:: Material provided

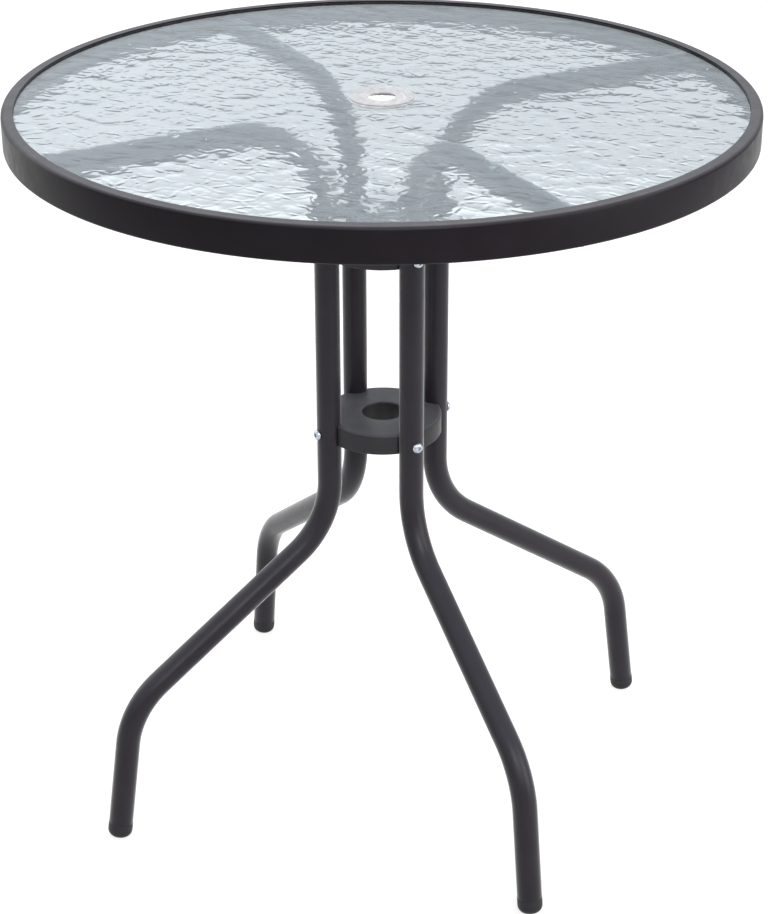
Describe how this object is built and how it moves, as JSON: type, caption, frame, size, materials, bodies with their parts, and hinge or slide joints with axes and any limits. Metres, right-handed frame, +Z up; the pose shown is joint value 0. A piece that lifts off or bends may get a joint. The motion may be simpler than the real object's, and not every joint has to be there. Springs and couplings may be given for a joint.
{
  "type": "umbrella table",
  "caption": "Round patio bistro table: rippled glass top in a rolled steel rim, bent tube legs bolted to round hubs, centre hole and ring for an umbrella pole.",
  "frame": {"origin": "on the floor under the middle of the table", "axes": "+Z up along the axis of the top and of the umbrella pole, -Y towards someone who sits between two legs; the legs stand on the diagonals"},
  "size_m": [0.7, 0.7, 0.728],
  "materials": {
    "frame_paint": "satin powder coat",
    "leg_paint": "satin powder coat",
    "stub_steel": "satin powder coat",
    "glass": "clear, rippled below",
    "silicone": "satin",
    "ring_plastic": "translucent",
    "pad_rubber": "clear, soft",
    "hub_plastic": "satin",
    "cap_plastic": "matte",
    "zinc": "bright zinc plate"
  },
  "bodies": {
    "root": {"arm_screws": "zinc", "foot_cap_back_left": "cap_plastic", "foot_cap_back_right": "cap_plastic", "foot_cap_front_left": "cap_plastic", "foot_cap_front_right": "cap_plastic", "glass_pads": "pad_rubber", "glass_seal": "silicone", "glass_top": "glass", "leg_back_left": "leg_paint", "leg_back_right": "leg_paint", "leg_front_left": "leg_paint", "leg_front_right": "leg_paint", "lower_hub": "hub_plastic", "lower_hub_bolts": "zinc", "lower_hub_nuts": "zinc", "rim": "frame_paint", "rim_stub_back_left": "stub_steel", "rim_stub_back_right": "stub_steel", "rim_stub_front_left": "stub_steel", "rim_stub_front_right": "stub_steel", "umbrella_ring": "ring_plastic", "upper_hub": "hub_plastic", "upper_hub_bolts": "zinc", "upper_hub_nuts": "zinc"}
  },
  "joints": []
}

::::

■ Exercise aim: Return every line of the material exactly.

■ Response to the exercise:
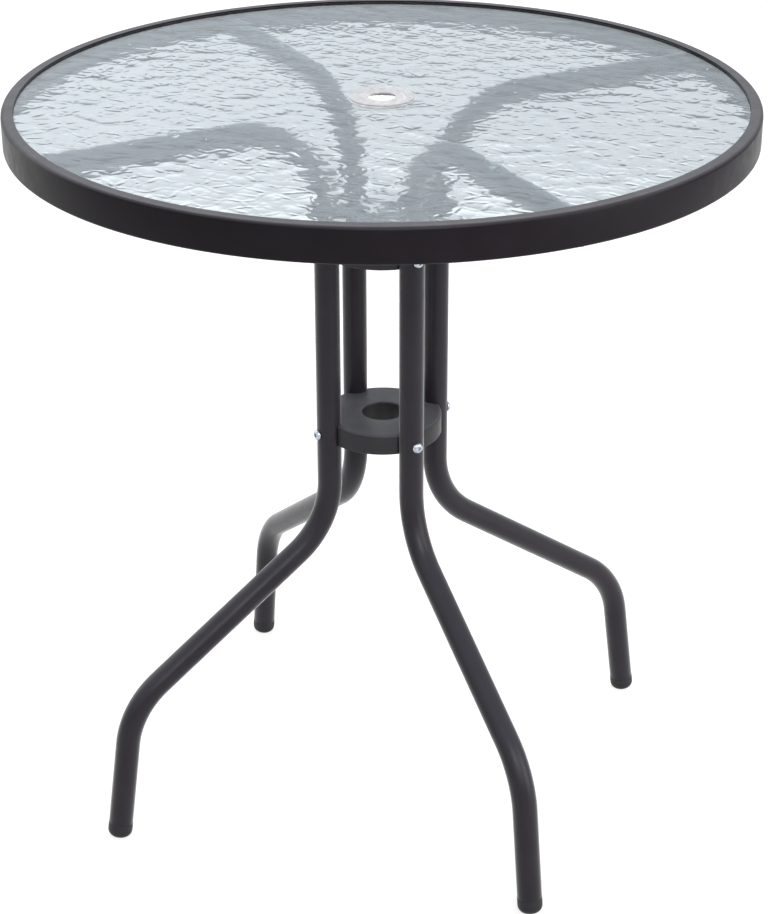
Describe how this object is built and how it moves, as JSON: type, caption, frame, size, materials, bodies with their parts, and hinge or slide joints with axes and any limits. Metres, right-handed frame, +Z up; the pose shown is joint value 0. A piece that lifts off or bends may get a joint. The motion may be simpler than the real object's, and not every joint has to be there. Springs and couplings may be given for a joint.
{
  "type": "umbrella table",
  "caption": "Round patio bistro table: rippled glass top in a rolled steel rim, bent tube legs bolted to round hubs, centre hole and ring for an umbrella pole.",
  "frame": {"origin": "on the floor under the middle of the table", "axes": "+Z up along the axis of the top and of the umbrella pole, -Y towards someone who sits between two legs; the legs stand on the diagonals"},
  "size_m": [0.7, 0.7, 0.728],
  "materials": {
    "frame_paint": "satin powder coat",
    "leg_paint": "satin powder coat",
    "stub_steel": "satin powder coat",
    "glass": "clear, rippled below",
    "silicone": "satin",
    "ring_plastic": "translucent",
    "pad_rubber": "clear, soft",
    "hub_plastic": "satin",
    "cap_plastic": "matte",
    "zinc": "bright zinc plate"
  },
  "bodies": {
    "root": {"arm_screws": "zinc", "foot_cap_back_left": "cap_plastic", "foot_cap_back_right": "cap_plastic", "foot_cap_front_left": "cap_plastic", "foot_cap_front_right": "cap_plastic", "glass_pads": "pad_rubber", "glass_seal": "silicone", "glass_top": "glass", "leg_back_left": "leg_paint", "leg_back_right": "leg_paint", "leg_front_left": "leg_paint", "leg_front_right": "leg_paint", "lower_hub": "hub_plastic", "lower_hub_bolts": "zinc", "lower_hub_nuts": "zinc", "rim": "frame_paint", "rim_stub_back_left": "stub_steel", "rim_stub_back_right": "stub_steel", "rim_stub_front_left": "stub_steel", "rim_stub_front_right": "stub_steel", "umbrella_ring": "ring_plastic", "upper_hub": "hub_plastic", "upper_hub_bolts": "zinc", "upper_hub_nuts": "zinc"}
  },
  "joints": []
}